Department of Medicine Publications
Document Type
Article
Publication Date
9-7-2023
Journal
Nature Mental Health
Volume
1
First Page
711
Last Page
721
URL with Digital Object Identifier
https://doi.org/10.21203/rs.3.rs-2178523/v1
Abstract
The dissociative subtype of post-traumatic stress disorder (PTSD) is a distinct PTSD phenotype characterized by trauma-related dissociation, alongside unique patterns of functional connectivity. However, disparate findings across multiple scales of investigation have highlighted the need for a cohesive understanding of dissociative neurobiology. We took a step towards this goal by conducting one of the broadest region of interest (ROI)-to-ROI analyses performed on a PTSD population to date. In this retrospective study, we investigated resting-state functional MRI data collected from a total of 192 participants, 134 of whom were diagnosed with PTSD. Small functional connectivity differences (maximum effect size 0.27) were found between participants with PTSD and controls in the temporal regions and the right frontoparietal network.

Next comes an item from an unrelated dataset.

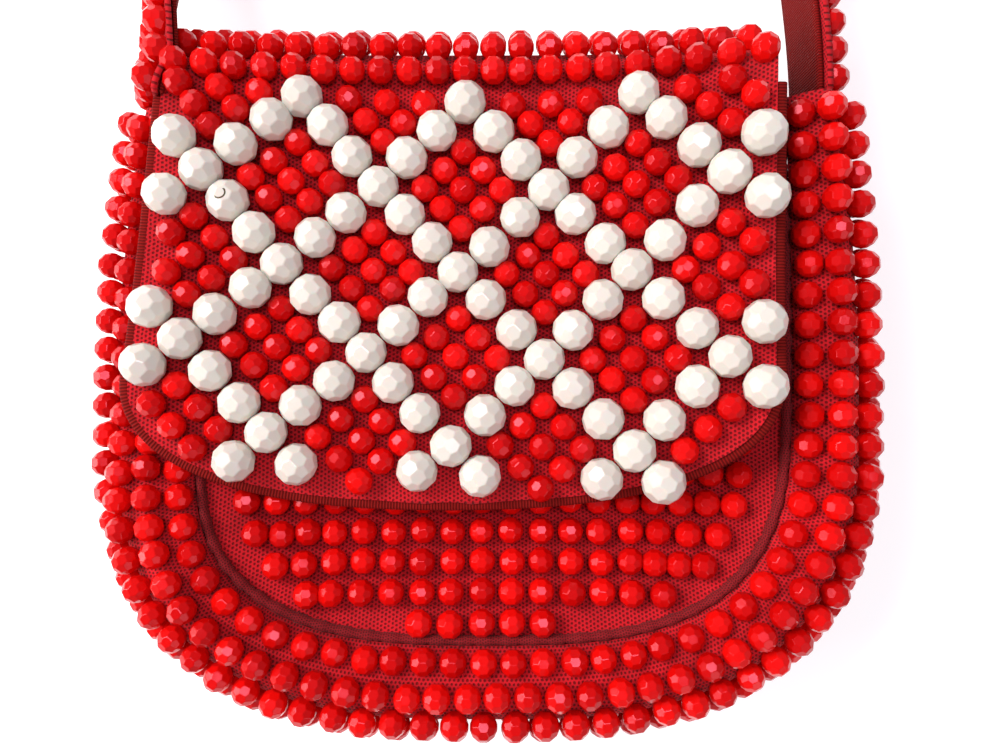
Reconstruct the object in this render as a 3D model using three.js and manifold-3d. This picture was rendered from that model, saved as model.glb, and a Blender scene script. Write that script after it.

Participants with the dissociative subtype showed a markedly different pattern of widespread functional hyperconnectivity compared with controls (maximum effect size 0.46), spanning subcortical regions, sensorimotor and other intrinsic connectivity networks. Furthermore, analysis of latent dimensions underlying both ROI-to-ROI brain results and a range of behavioral and clinical measures identified three clinically relevant latent dimensions—two linked to dissociation and one linked to PTSD symptoms. These results advance our understanding of dissociative neurobiology, characterizing it as a divergence from normative small-world organization. These patterns of hyperconnectivity are thought to serve a compensatory function to preserve global brain functioning in participants experiencing trauma-related dissociation.